As with the first example, these same needs could be satisfied for the "giver" in the other four scenarios above.

The last scenario, in which a husband decides to be the "giver" with his wife, involves the possibility of some other needs being satisfied for him. These occur when we have developed a relationship of caring with another. To the extent that we feel an empathetic happiness when we have something to do with another person being more happy or being taken care of, then we are more happy by being the "giver." Moreover, given that a desire for reciprocation is built into our genes (if you give me something, then I want to give you something back), this may be another need that is being satisfied for the husband because of what he feels he has received from his wife and he therefore has a natural desire to reciprocate.

Finally, since we live in cultures that tend to honor and applaud the obvious "giver," we may be happy to "give" just so we "look good." 

The fly in the ointment

This last reason can be the fly in the ointment if you cannot consider it objectively, which few of us can. Most of us are so attached to looking good and not looking bad that it often trumps all the costs on the other side. We sacrifice ourselves and our aliveness out of our attachment to "looking good," which means that we will do almost anything to avoid the possibility of looking selfish or insensitive to the needs and desires of others. That is what kept my mother, an otherwise happy and kind woman, in a loveless marriage for 41 years.

The co-conspirators

It's not just the words fair and unfair. The same ambiguity affects the supporting staff of the HOGAG. Here are a few of the leaders.

  • Just and unjust

  • Deserving and undeserving

  • Giver and taker

  • Right and wrong

  • Honorable and dishonorable

  • Unselfish and selfish

  • Should and shouldn't

Should we coin a new word?

New and helpful words get coined all the time. An example is the word "selfie." Another example is the word "microaggression."
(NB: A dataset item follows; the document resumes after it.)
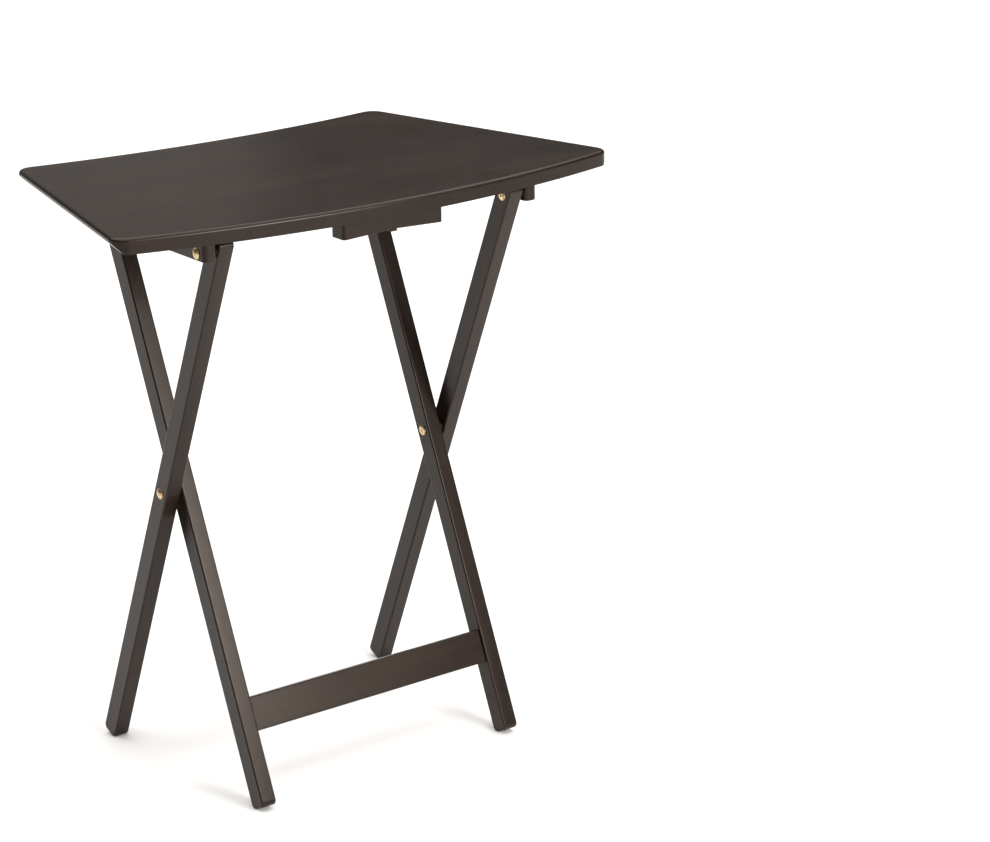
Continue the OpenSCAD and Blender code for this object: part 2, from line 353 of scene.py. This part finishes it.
# ---------------------------------------------------------------- front block
# A short wooden block is screwed under the middle of the near edge. A shallow notch crosses
# the middle of its lower face, and its upright corners are rounded.

NOTCH_WIDTH = 0.008
NOTCH_DEPTH = 0.0025
BLOCK_CORNER = 0.0038

low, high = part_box("front_block")
front = bmesh.new()
half_notch = NOTCH_WIDTH / 2
face_outline = [
    (low.x, low.z), (-half_notch, low.z), (-half_notch, low.z + NOTCH_DEPTH),
    (half_notch, low.z + NOTCH_DEPTH), (half_notch, low.z), (high.x, low.z),
    (high.x, high.z), (low.x, high.z),
]
for x, z in face_outline:
    bmesh.ops.create_vert(front, co=(x, low.y, z))
face = bmesh.ops.contextual_create(front, geom=front.verts[:])["faces"]
pulled = bmesh.ops.extrude_face_region(front, geom=face)
bmesh.ops.translate(
    front,
    verts=[part for part in pulled["geom"] if isinstance(part, bmesh.types.BMVert)],
    vec=(0, high.y - low.y, 0),
)
bmesh.ops.recalc_face_normals(front, faces=front.faces)
ends = [edge for edge in edges_along(front, 2) if abs(edge.verts[0].co.x) > half_notch + 1e-4]
round_edges(front, ends, BLOCK_CORNER, 6)
round_edges(front, lower_rim(front, low.z + NOTCH_DEPTH), 0.0007, 2)
piece(front, "front_rest", stained_wood("front_stain", (0, 0, 0), 0.83), "tray",
      ["front_block"])

# ---------------------------------------------------------------- catch block
# The catch block is screwed under the far half of the tray. The sloping notch across it
# takes the upper bar of the inner legs and holds the table open. It is stained like the rest.

catch_stain = stained_wood("catch_stain", (0, 0, 0), 0.52)
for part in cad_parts["catch_block"].material_slots:
    part.material = catch_stain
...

I have coined a number of words (even if it just involved capitalizing a regular word). Here are most of them:

At this time, I am not proposing that we coin a new word to denote a measurable, non-self-contradictory distinction to mean what I have proposed as a clear non-judgmental definition of the word fair.

The meaning of common terms can adjust by their usage over time. Consider, for example, the word "nice."

In the past, "nice" had a variety of meanings that included being precise, delicate, or particular. It could also mean foolish or simple. Over time, the word's connotations shifted, and it came to signify something pleasant, agreeable, or kind. In contemporary usage, "nice" is commonly used to describe something positive or likable, but its previous nuances have largely faded away. This transformation in meaning showcases how words can evolve and take on new associations over the course of history.

A new meaning, a new life...

Let's use the word fair (and its ilk) in this new way to denote choices and exchanges between peoples where all sides are assessing themselves a winner in the exchange. If we do this, explaining it to others, when necessary, we'll recommission the word "fair" so that it changes from its current-day effect of often causing damage to ourselves and our relationships to a one where, with its new empowered and precise meaning, we can consistently empower our life as well as our relationship with others, creating a world of win-win relationships where everyone is taking care of themselves in the process. 

To guide our life inside of this distinction requires choosing courage since sometimes we'll need to risk "looking bad" in order to ensure that we're taking 100% responsibility in fulfilling our #1 job in life (taking care of ourselves).